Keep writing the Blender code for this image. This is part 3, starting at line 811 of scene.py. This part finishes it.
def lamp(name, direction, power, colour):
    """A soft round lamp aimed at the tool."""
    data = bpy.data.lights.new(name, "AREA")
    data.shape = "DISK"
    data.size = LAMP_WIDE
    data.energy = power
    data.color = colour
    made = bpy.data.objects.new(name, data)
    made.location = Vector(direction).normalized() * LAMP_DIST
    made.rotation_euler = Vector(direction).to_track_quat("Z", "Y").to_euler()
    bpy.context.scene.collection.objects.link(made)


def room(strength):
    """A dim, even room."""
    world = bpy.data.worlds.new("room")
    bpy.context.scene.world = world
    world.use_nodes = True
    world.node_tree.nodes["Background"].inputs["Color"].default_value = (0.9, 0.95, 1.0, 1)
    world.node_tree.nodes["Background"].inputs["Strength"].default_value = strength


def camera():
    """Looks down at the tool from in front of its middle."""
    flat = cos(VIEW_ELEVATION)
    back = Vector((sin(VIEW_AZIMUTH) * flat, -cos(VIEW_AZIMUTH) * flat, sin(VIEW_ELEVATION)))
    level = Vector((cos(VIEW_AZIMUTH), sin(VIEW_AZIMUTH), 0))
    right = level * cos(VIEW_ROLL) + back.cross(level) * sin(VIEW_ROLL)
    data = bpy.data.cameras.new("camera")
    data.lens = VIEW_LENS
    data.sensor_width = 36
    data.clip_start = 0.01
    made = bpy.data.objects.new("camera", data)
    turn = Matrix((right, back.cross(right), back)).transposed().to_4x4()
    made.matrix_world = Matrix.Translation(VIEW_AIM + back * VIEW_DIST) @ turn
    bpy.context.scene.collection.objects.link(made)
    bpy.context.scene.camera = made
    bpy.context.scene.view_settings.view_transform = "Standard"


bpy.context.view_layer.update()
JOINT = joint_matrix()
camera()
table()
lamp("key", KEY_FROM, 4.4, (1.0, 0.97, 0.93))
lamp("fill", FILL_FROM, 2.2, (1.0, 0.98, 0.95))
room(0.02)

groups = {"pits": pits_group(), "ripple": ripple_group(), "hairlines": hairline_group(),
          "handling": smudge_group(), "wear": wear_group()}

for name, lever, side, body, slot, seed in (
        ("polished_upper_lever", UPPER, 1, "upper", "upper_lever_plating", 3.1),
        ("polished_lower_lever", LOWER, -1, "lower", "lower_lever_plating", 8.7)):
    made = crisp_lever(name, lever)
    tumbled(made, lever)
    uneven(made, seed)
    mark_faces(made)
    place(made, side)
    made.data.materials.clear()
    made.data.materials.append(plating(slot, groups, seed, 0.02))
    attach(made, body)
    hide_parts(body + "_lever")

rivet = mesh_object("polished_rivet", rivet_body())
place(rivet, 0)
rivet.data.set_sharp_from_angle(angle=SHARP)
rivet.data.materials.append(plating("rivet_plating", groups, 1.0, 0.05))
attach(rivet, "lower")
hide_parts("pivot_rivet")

- _What you will do_
Output, unchanged, the lines from the line with "bpy.context.view_layer.update()" through the final line of the material.

- _Response below_
bpy.context.view_layer.update()
JOINT = joint_matrix()
camera()
table()
lamp("key", KEY_FROM, 4.4, (1.0, 0.97, 0.93))
lamp("fill", FILL_FROM, 2.2, (1.0, 0.98, 0.95))
room(0.02)

groups = {"pits": pits_group(), "ripple": ripple_group(), "hairlines": hairline_group(),
          "handling": smudge_group(), "wear": wear_group()}

for name, lever, side, body, slot, seed in (
        ("polished_upper_lever", UPPER, 1, "upper", "upper_lever_plating", 3.1),
        ("polished_lower_lever", LOWER, -1, "lower", "lower_lever_plating", 8.7)):
    made = crisp_lever(name, lever)
    tumbled(made, lever)
    uneven(made, seed)
    mark_faces(made)
    place(made, side)
    made.data.materials.clear()
    made.data.materials.append(plating(slot, groups, seed, 0.02))
    attach(made, body)
    hide_parts(body + "_lever")

rivet = mesh_object("polished_rivet", rivet_body())
place(rivet, 0)
rivet.data.set_sharp_from_angle(angle=SHARP)
rivet.data.materials.append(plating("rivet_plating", groups, 1.0, 0.05))
attach(rivet, "lower")
hide_parts("pivot_rivet")